Exercise description. Copy out each line containing "return" from the entries below.

Material for the task.
━━━━━━━━━━━━━━━━━━━━━━━━━━━━━━
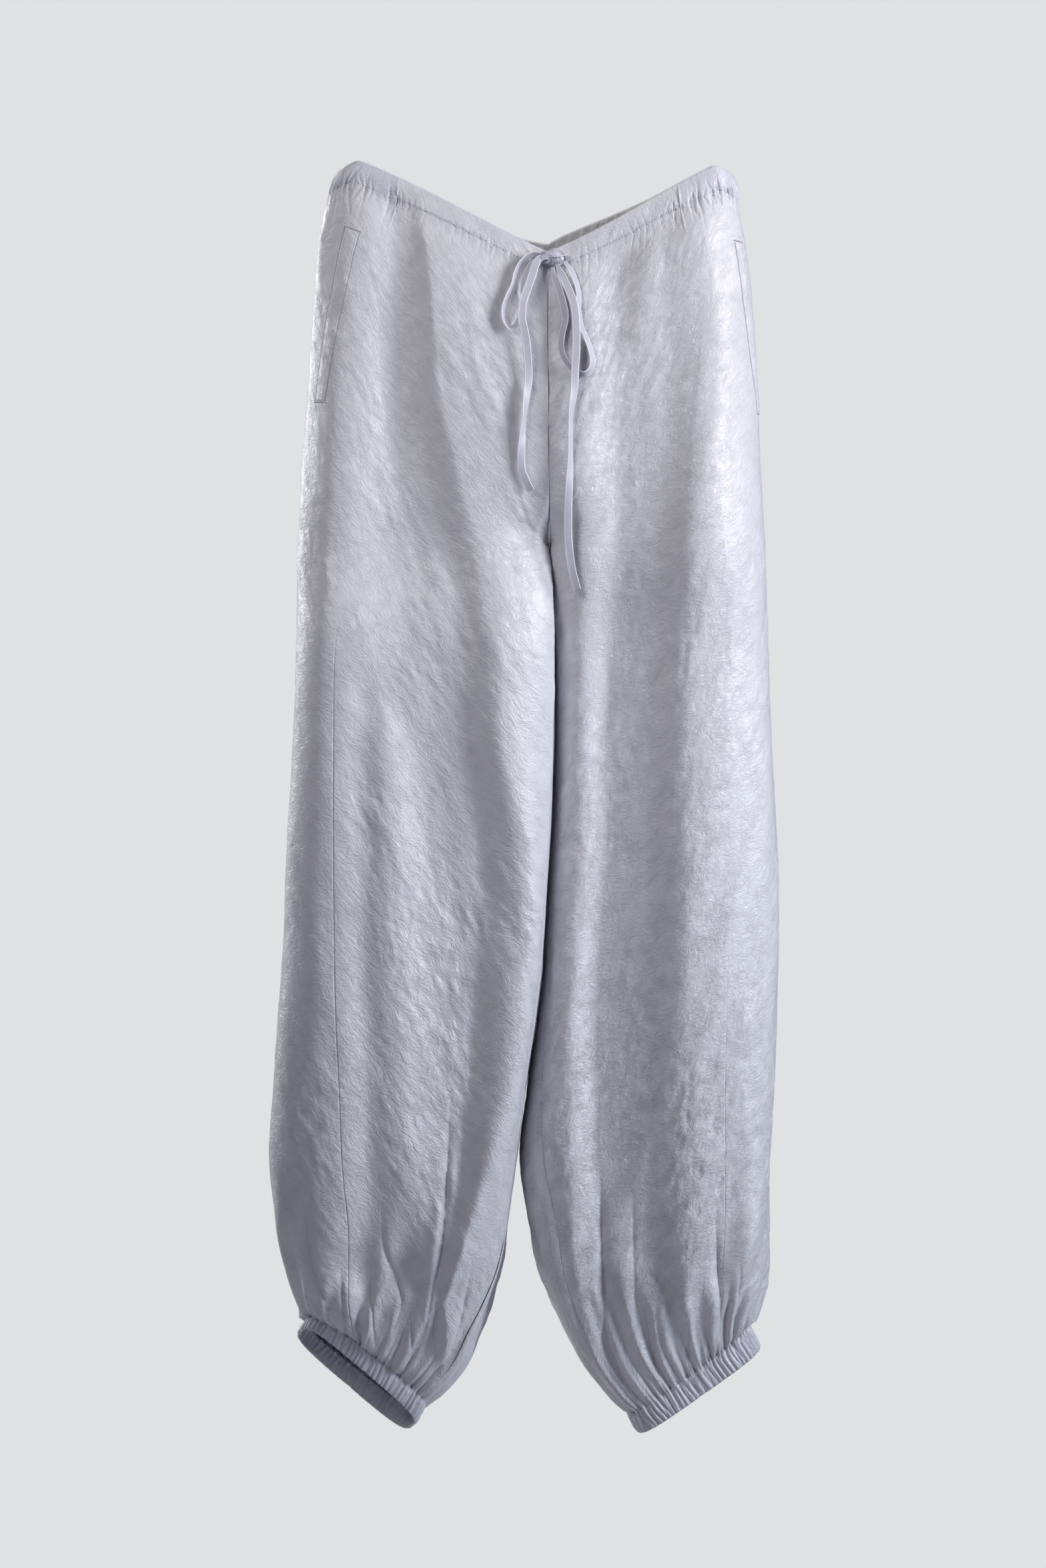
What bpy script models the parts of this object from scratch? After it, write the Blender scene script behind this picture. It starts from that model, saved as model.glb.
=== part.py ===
"""Balloon pants of thin crinkled satin, hung by the two side points of the waistband.

The script works in metres, +Z up. The front faces -Y and sides are the wearer's, so the right leg
is at -X. The origin lies midway between the two hanging points. Tables and driving sizes below are
in millimetres, and MM turns them into metres.

Each leg is one smooth form, read from a table of sections. A place on it is given by two numbers:
"around", which is 0 at the inner front edge, 1 at the outer front seam, 2 at the outer back seam and
3 at the inner back edge, and "down", the length of cloth from the top edge of the waistband.
Above the crotch a section is open, from centre front round the side to centre back. Below it the
section closes, and both inner edges meet at the inseam.
"""

import math

import bmesh
import bpy
import numpy as np

MM = 0.001

# Driving sizes
CLOTH = 1.2
BAND_CLOTH = 2.4
CUFF_CLOTH = 2.0
SEAM_GAP = 0.3
BAND_SEAM = 25
CUFF_SEAM = 1085
CUFF_HEM = 1102
CROTCH = 380
CROTCH_CURVE_TOP = 250
SPLIT_TOP, SPLIT_LOW = 130, 540
SPLIT_EDGE = 0.22
OPEN_FULLNESS = 0.9
CLOSED_FULLNESS = 0.8

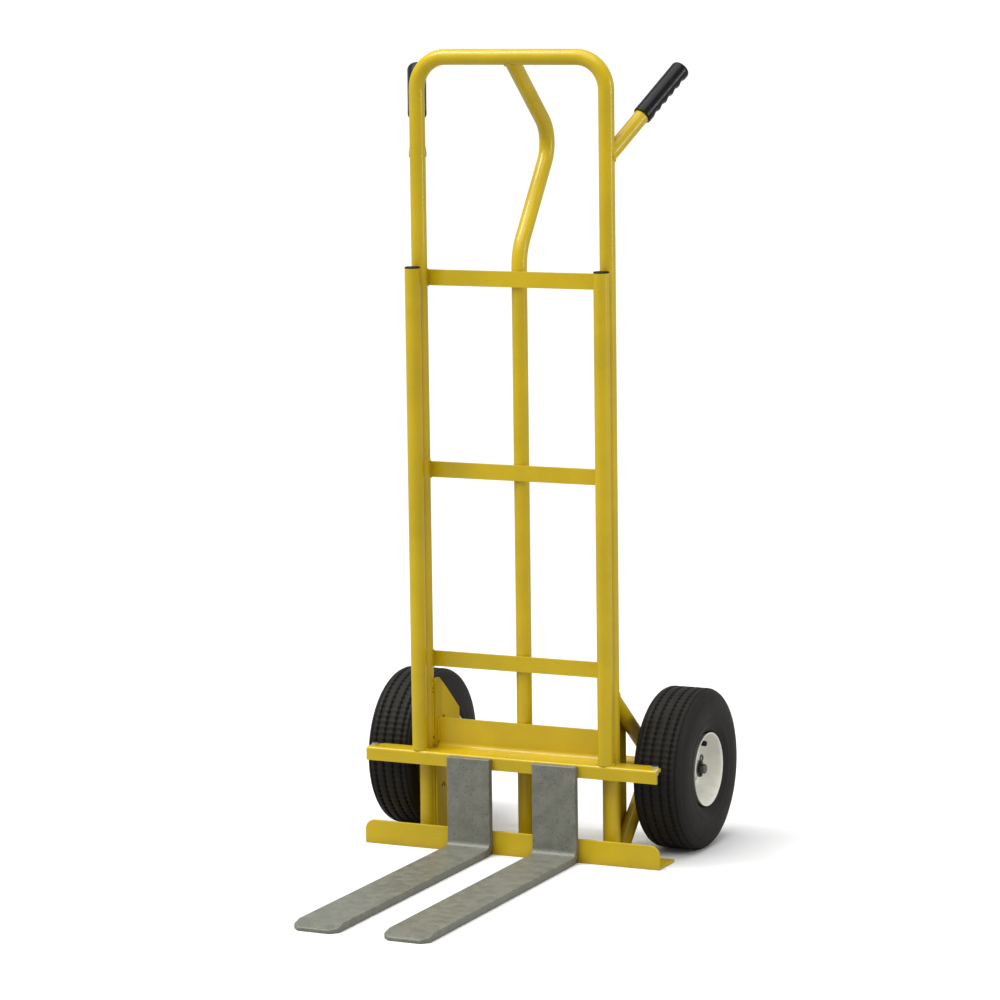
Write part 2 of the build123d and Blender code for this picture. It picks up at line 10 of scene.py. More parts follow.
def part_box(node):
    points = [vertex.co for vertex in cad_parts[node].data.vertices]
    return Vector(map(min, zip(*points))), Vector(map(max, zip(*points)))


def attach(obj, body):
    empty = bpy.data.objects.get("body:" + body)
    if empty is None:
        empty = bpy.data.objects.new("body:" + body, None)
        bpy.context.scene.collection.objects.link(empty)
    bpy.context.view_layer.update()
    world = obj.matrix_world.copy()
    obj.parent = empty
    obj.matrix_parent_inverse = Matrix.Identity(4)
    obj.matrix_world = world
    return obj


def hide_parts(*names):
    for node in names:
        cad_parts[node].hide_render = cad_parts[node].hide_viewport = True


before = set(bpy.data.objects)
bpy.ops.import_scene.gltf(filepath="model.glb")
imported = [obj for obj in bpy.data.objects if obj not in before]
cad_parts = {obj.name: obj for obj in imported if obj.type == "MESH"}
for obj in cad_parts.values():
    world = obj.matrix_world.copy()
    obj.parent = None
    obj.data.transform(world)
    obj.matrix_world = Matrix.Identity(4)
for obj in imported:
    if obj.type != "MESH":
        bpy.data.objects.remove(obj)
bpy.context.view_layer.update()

bl_info = {
    "name": "Hand truck",
    "version": (1, 0, 0),
    "blender": (4, 5, 0),
    "location": "View3D > Sidebar > Hand truck",
    "description": "Finishes, welds, tyres and grips of a fork hand truck around its CAD frame",
    "category": "Object",
}

MM = 0.001
MERGE_DISTANCE = 0.00001
BEVEL_SEGMENTS = 3
SIDES = {"left": -1, "right": 1}

# Sizes read from the frame
LEG_RADIUS = (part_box("front_tube_left")[1][0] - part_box("front_tube_left")[0][0]) / 2
LEG_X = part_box("loop_handle")[1][0] - LEG_RADIUS
LOOP_TOP_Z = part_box("loop_handle")[1][2] - LEG_RADIUS
FRONT_TUBE_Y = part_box("front_tube_left")[0][1] + LEG_RADIUS
SHELF_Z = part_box("front_tube_left")[0][2]
CENTRE_TUBE_RADIUS = (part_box("centre_tube")[1][0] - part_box("centre_tube")[0][0]) / 2
AXLE_TUBE_RADIUS = (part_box("axle_tube")[1][2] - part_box("axle_tube")[0][2]) / 2
STRUT_RADIUS = (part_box("upper_strut_left")[1][0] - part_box("upper_strut_left")[0][0]) / 2
AXLE_Y = (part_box("axle_tube")[0][1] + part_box("axle_tube")[1][1]) / 2
AXLE_Z = (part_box("axle_tube")[0][2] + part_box("axle_tube")[1][2]) / 2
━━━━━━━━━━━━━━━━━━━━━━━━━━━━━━
Response to the exercise.
    return Vector(map(min, zip(*points))), Vector(map(max, zip(*points)))
    return obj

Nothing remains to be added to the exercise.